Raul, o primeiro que misturou o baião de Genival Lacerda com o rock de Elvis, cantava bolero, tango, blues, rock, samba (sim, samba). Cantava o brega, mas sem sê-lo (Tu És o MDC da Minha Vida, talvez a melhor música brega de todos os tempos). Cantava também o amor como poucos: o que se pode dizer de canções como Sim, Coração Noturno, O Segredo da Luz, Mata Virgem, Lua Cheia e Sunseed, verdadeiras obras primas não reconhecidas como tal, daquelas que tocam o coração e a alma. Cantou a morte, que detestava e amava, e cuja vinda aguardava sem pressa ("vem, mas demore a chegar"), tão lindamente, que ela passou a não parecer o mais terrível dos males. O complicado para a maioria das pessoas, se tornava menos díficil de se compreender nas palavras de Raulzito.

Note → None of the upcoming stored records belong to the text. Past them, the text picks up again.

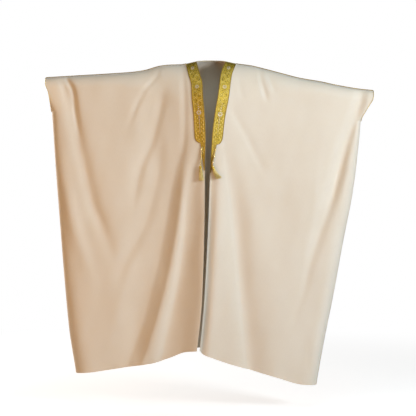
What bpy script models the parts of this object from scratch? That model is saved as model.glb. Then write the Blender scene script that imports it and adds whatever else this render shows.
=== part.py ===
"""Wide open-front cloak with a gold neck band, corded tassels and hand slits, arms spread.

Metres, +Z up. The origin lies on the shoulder line, in the middle of the neck.
The front faces -Y. "right" and "left" are the wearer's own, so right is at -X.
"""
import math
from collections import namedtuple

import bmesh
import bpy
import numpy as np

# Walls and clearances
CLOTH_WALL = 0.0016
BAND_WALL = 0.0012
SEAM_GAP = 0.0003
TRIM_LIFT = 0.0007
SHARP_ANGLE = math.radians(50.0)

# Rows and columns of the panels; the first turn is as deep as the gold band is wide
TURN_DEGREES = (0.0, 22.5, 40.0, 57.0, 73.0, 90.0)
ARC_STEPS = len(TURN_DEGREES) - 1
SLIT_STEPS = 4
FRONT_LOWER_STEPS = 17
BACK_LOWER_STEPS = 13
SIDE_STEPS = 4
MIDDLE_STEPS = 17
BAND_STEPS = 3
NECK_STEPS = 8

# Rounded side of the worn panels, and the gold band, as shares of one front's width
SIDE_ROUND = 0.12
BAND_SHARE = 0.0715

# Neck seam behind the shoulders
NECK_BACK = 0.066
NECK_RISE = 0.008
NAPE_DEPTH = 0.050
NAPE_WIDTH = 0.095
NAPE_TURN = math.radians(45.0)

# Hand slit: how far down the side edge it runs, as a share of the cloth below the arm
SLIT_SHARE = {"right": 0.080, "left": 0.068}

# Gold band
BAND_WIDTH = 0.048
TAIL_WIDTH = 0.023
TAIL_TIP = 0.003
BAND_FOOT = {"right": -0.324, "left": -0.328}
TAIL_START = {"right": -0.358, "left": -0.364}
TAIL_END = {"right": -0.483, "left": -0.493}
FOOT_STEPS = 4
TAIL_STEPS = 4
FOOT_ROW_CLEAR = 0.012
NECK_BAND_END = 0.30

# Braid on the shoulder seams and edging round the hand slits
BRAID_HALF = 0.0032
BRAID_HEIGHT = 0.0014
BRAID_SHOULDER = 0.6
BRAID_LIFT = 0.0008
BRAID_END_GAP = 0.0006
EDGING_RADIUS = 0.0015
EDGING_GAP = 0.0009
EDGING_SIDES = 6

# Cords and tassels
CORD_RADIUS = 0.0025
CORD_STEPS = 12
CORD_RESOLUTION = 2
SPOT_STEPS = 10
KNOT_GAP = 0.00045
HEAD_RADIUS = 0.0062
HEAD_LENGTH = 0.016
HEAD_PROFILE = ((0.0, 0.45), (0.0022, 0.80), (0.0062, 1.0), (0.0105, 0.78), (HEAD_LENGTH, 0.92))
SKIRT_LENGTH = {"right": 0.053, "left": 0.045}
SKIRT_WIDE = {"right": 0.0115, "left": 0.0130}
SKIRT_DEEP = 0.0070
STRANDS_ROUND = 12
STRAND_RINGS = 5
STRAND_ROOT = 0.62
STRAND_SPREAD = 0.5
CELL_RINGS = (0.58, 0.20)
INNER_SPREAD = 0.48

RIGHT, LEFT = "right", "left"

# Outline seen from the front: one row for each place on an edge
Place = namedtuple("Place", "x z")
SHOULDER_LINE = {
    RIGHT: (
        Place(-0.742, -0.065), Place(-0.590, -0.056), Place(-0.454, -0.048),
        Place(-0.355, -0.041), Place(-0.298, -0.033), Place(-0.225, -0.013),
        Place(-0.180, -0.008), Place(-0.135, -0.007), Place(-0.109, -0.003), Place(-0.061, 0.008),
    ),
    LEFT: (
        Place(0.738, -0.123), Place(0.678, -0.117), Place(0.577, -0.100), Place(0.497, -0.083),
        Place(0.409, -0.068), Place(0.318, -0.045), Place(0.242, -0.025),
        Place(0.183, -0.011), Place(0.123, -0.003), Place(0.070, 0.008),
    ),
}
SIDE_EDGE = {
    RIGHT: (
        Place(-0.742, -0.065), Place(-0.740, -0.095), Place(-0.727, -0.130),
        Place(-0.719, -0.185), Place(-0.714, -0.250), Place(-0.699, -0.479),
        Place(-0.682, -0.708), Place(-0.661, -0.981), Place(-0.640, -1.208), Place(-0.610, -1.402),
    ),
    LEFT: (
        Place(0.738, -0.123), Place(0.733, -0.161), Place(0.719, -0.186), Place(0.699, -0.219),
        Place(0.684, -0.250), Place(0.679, -0.313), Place(0.652, -0.554),
        Place(0.602, -0.822), Place(0.557, -1.070), Place(0.521, -1.250), Place(0.485, -1.455),
    ),
}
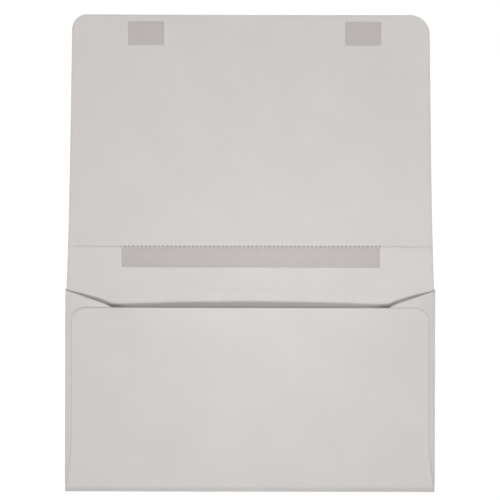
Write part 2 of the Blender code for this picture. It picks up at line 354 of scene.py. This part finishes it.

Até na hora de se despedir, Raul reconhece que seu momento já havia chegado ao fim ("eu vou, eu vou me embora, apostando em vocês, meu testamento deixo minha lucidez, vocês vão ter um mundo bem melhor que o meu", na canção 'A Geração da Luz', de 1984; ou em 'Banquete de Lixo', quando diz "meu amigo Marceleza (referindo-se à Marcelo Nova) já me disse com franqueza: 'não sou nenhuma ficção', e assim torto de verdade, com amor e com maldade, um abraço e até outra vez". Se hoje vivemos em um mundo um pouco melhor, Raulzito contribuiu grandemente. Pois não era ficção; era real, verdadeiro, visceral, vomitando frases que, em um primeiro momento, pareciam não ter sentido, mas analisando melhor, era justamente aquilo que todos queríamos dizer, em algum momento de nossas vidas. Ele, que no seu auge passou a ser cultuado como um Messias (Raul recusava categoricamente esse rótulo), depois que partiu, passou a ser tão ou mais adorado do que em vida. Não por aqueles chatos bebâdos que gritam o insuportável "Toca Raul!!" em qualquer lugar onde há um banquinho e um violão, mas por quem compreende, mesmo que minimamente, seu legado de indignação e inconformismo, que tanto sofreu por isso. Pena, para ele, que não tenha nascido burro, assim não teria sofrido tanto; mas sorte de uma enorme legião de fãs e seguidores, que puderam usufruir, cantarolando, sorrindo e chorando, da sua música.